Predictability is the outcome of routine. Predictability also has the wonderful side effect of lowering stress! If you have a dog who is prone to stressing either up or down, a routine is an essential element of managing that stress.

What else does predictability do for us?

Predictability puts the body into “auto-pilot”. When you are working on “auto-pilot”, your movements and decisions are easy. It becomes easy to execute familiar tasks. You have access to “muscle memory”. The same is true for your dog!

Nosework is a complicated sport. It’s actually much more complicated than it looks due to the time pressure and the ever changing scenting conditions. If we can eliminate some of the complexity by helping the dog (and you!) get focused, you and your dog will search more effectively. Getting organized or trying to orient yourself in the search takes time and focus away from the actual search.

On the moment of release, Brava knows exactly what we are doing.
On the moment of release, Brava knows exactly what we are doing.

Predictability helps the WHOLE TEAM!

Predictability not only helps your dog, it helps YOU too! If you have a routine, your trial nerves will ebb away. A predictable routine will keep you organized and in the moment. If you struggle with mental management, routine is your friend.

Everyone’s routine is slightly different. I have a specific routine for setting up at a trial, taking my dog out of the car, and for waiting in the staging areas.

When I arrive at a trial, I park (hopefully in an area with a little shade), and position my open door so that there is room to get my dog out. Then I open all of the doors and windows (in the hot months) and drape a shade cloth over the entire vehicle. Then the dog who is trialing gets a potty break. I then check in and get my running order number.

Do you know what is interesting? When I follow this routine, all of the dogs in my van settle immediately. They know by then that we are at a trial and that only one dog will be searching. Even though they bark for their turn in training, my van is quiet at a trial.

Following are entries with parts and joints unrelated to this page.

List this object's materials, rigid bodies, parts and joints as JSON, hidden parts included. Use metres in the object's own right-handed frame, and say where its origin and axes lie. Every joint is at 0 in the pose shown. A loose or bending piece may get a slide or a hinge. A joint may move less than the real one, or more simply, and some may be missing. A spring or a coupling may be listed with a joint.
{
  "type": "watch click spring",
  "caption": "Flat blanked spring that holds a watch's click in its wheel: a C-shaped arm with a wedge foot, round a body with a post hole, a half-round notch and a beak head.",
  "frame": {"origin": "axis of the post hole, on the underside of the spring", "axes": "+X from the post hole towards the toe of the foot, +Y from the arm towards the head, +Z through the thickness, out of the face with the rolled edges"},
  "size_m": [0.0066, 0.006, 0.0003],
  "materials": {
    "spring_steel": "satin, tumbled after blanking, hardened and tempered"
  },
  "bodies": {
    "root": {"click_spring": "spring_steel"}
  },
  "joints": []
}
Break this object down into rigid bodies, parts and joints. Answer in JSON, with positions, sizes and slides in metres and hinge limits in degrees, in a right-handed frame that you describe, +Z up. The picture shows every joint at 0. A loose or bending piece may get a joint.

A typical setup at a trial in warm weather.  The van is cool inside and the dogs are calm.
A typical setup at a trial in warm weather. The van is cool inside and the dogs are calm.

Timing is a huge part of routine!

Plan ahead and take your dog out in time for a quick potty and gear up before searching. So often I see people wander with their dogs or get them out too early. In NACSW, you are required to keep your dog in the car unless in the potty area or getting ready to search. This is actually to your benefit. The longer your dog is out of the car, the more tired they will become and the more likely their arousal will be sub-optimal for searching. In AKC, I often see competitors in line a dozen deep to search. This is the worst possible thing you can do for your search. Pay attention to your timing!

Have a Staging Routine

If you have a predictable staging routine, you will be more relaxed before the search and so will your dog. Depending on your dog, you might want to let them sniff the area or pet them quietly during your wait. Don’t do tricks or obedience behaviors or too much focus work too far in advance. Your dog has to sustain a certain level of arousal during the search. Too much arousal too soon will tire their minds and you can either get a tired dog or one that is over-aroused and frantic.

Timing is everything! I pay attention to how long I am going to be in a staging area and only adjust my dog’s arousal levels when it gets close to time to search.

Have a Routine to get to the search area

My current dogs are all competing at the Elite level and above. When I start a dog at the NW3 Level, I start to self time. I also wear a Go Pro both because the videos are a great learning tool and because I want to capture the memory of special time spent with my dog.

I start my camera on my approach to the search area. Organization is key! My approach to the start line is calm and my line and gear are organized. I start my timer prior to stepping to the start line. You never know how truly accurate the volunteer timer will be so I make a point of starting my watch timer prior to stepping to the line.

Have a BRIEF Start Line Routine

Keep your Start Line Routine simple. Elaborate routines take a long time and the longer you stand on the start line, the more unstable your dog’s arousal. Low arousal dogs will lose focus. High arousal dogs will feel frustrated. Don’t rush your start line but don’t hang out and have a cup of tea either. My start line duration is typically VERY consistent. Use the same cue ALWAYS and avoid leaning over and putting too much pressure on your dog. A kiss is cute but the pressure isn’t conducive to hitting those threshold hides! Release calmly without shouting your search cue. Let the search happen!

Everything is Routine!

Predictability lowers stress and having a routine will help both ends of the leash! If you feel rushed or disorganized when you search, take a look at your routine and see if you can make any changes that will lower your stress or your dog’s!